§ **Exercise requirements**
Write out the whole listing again, exactly as given.

§ **Provided material**
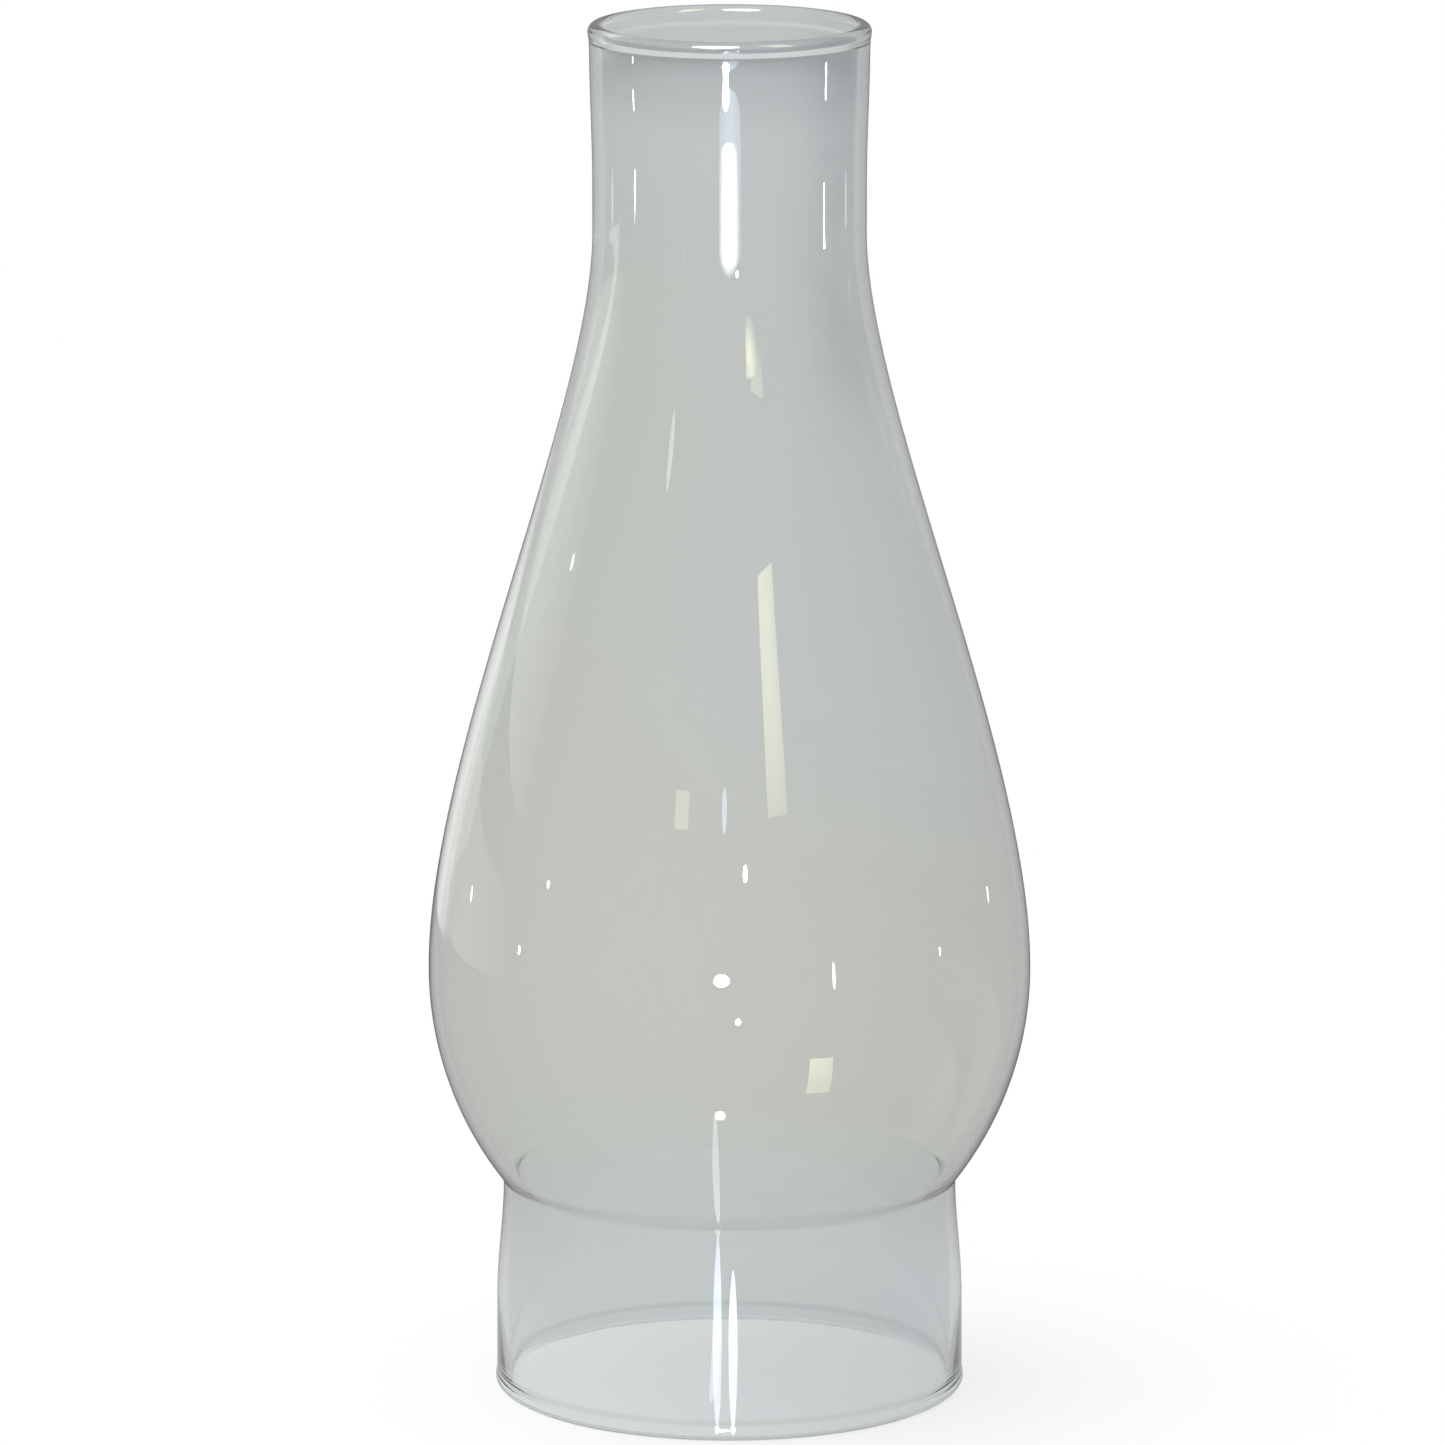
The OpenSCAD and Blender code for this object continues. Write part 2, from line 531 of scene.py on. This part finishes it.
class ShaderTree:
    """The node tree of a material or of the world, empty but for its output."""

    def __init__(self, owner: bpy.types.Material | bpy.types.World) -> None:
        """Empties the owner's tree and gives it an output.

        Args:
            owner: the material or the world.
        """
        owner.use_nodes = True
        self.tree = owner.node_tree
        self.tree.nodes.clear()
        world = isinstance(owner, bpy.types.World)
        self.output = self.add("ShaderNodeOutputWorld" if world else "ShaderNodeOutputMaterial")

    def add(
        self,
        kind: str,
        settings: dict[str, object] | None = None,
        sockets: dict[str | int, Plug] | None = None,
    ) -> bpy.types.Node:
        """Adds a node.

        Args:
            kind: the node's type.
            settings: its own settings, which are set first.
            sockets: values or links for its inputs, by name or place.

        Returns:
            The node.
        """
        node = self.tree.nodes.new(kind)
        for name, value in (settings or {}).items():
            setattr(node, name, value)
        for key, value in (sockets or {}).items():
            self.plug(node, key, value)
        return node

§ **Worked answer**
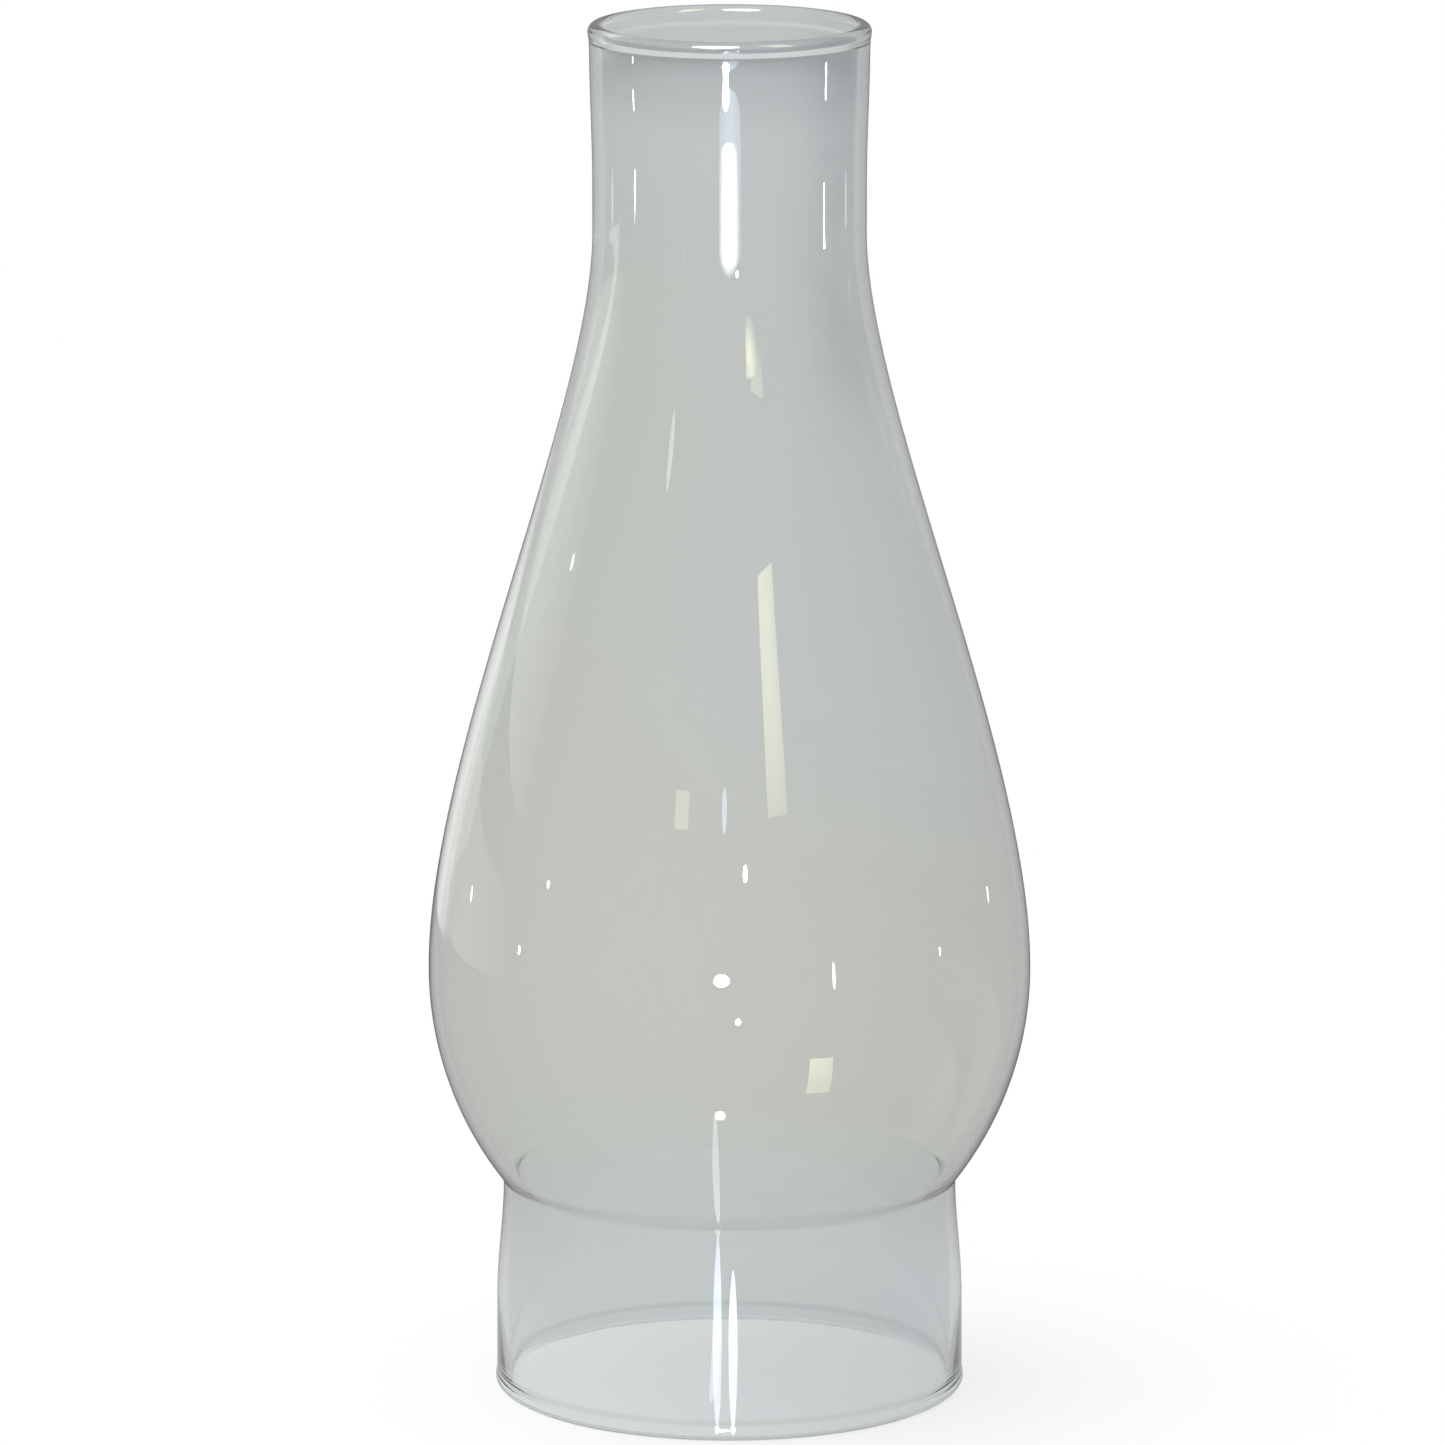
The OpenSCAD and Blender code for this object continues. Write part 2, from line 531 of scene.py on. This part finishes it.
class ShaderTree:
    """The node tree of a material or of the world, empty but for its output."""

    def __init__(self, owner: bpy.types.Material | bpy.types.World) -> None:
        """Empties the owner's tree and gives it an output.

        Args:
            owner: the material or the world.
        """
        owner.use_nodes = True
        self.tree = owner.node_tree
        self.tree.nodes.clear()
        world = isinstance(owner, bpy.types.World)
        self.output = self.add("ShaderNodeOutputWorld" if world else "ShaderNodeOutputMaterial")

    def add(
        self,
        kind: str,
        settings: dict[str, object] | None = None,
        sockets: dict[str | int, Plug] | None = None,
    ) -> bpy.types.Node:
        """Adds a node.

        Args:
            kind: the node's type.
            settings: its own settings, which are set first.
            sockets: values or links for its inputs, by name or place.

        Returns:
            The node.
        """
        node = self.tree.nodes.new(kind)
        for name, value in (settings or {}).items():
            setattr(node, name, value)
        for key, value in (sockets or {}).items():
            self.plug(node, key, value)
        return node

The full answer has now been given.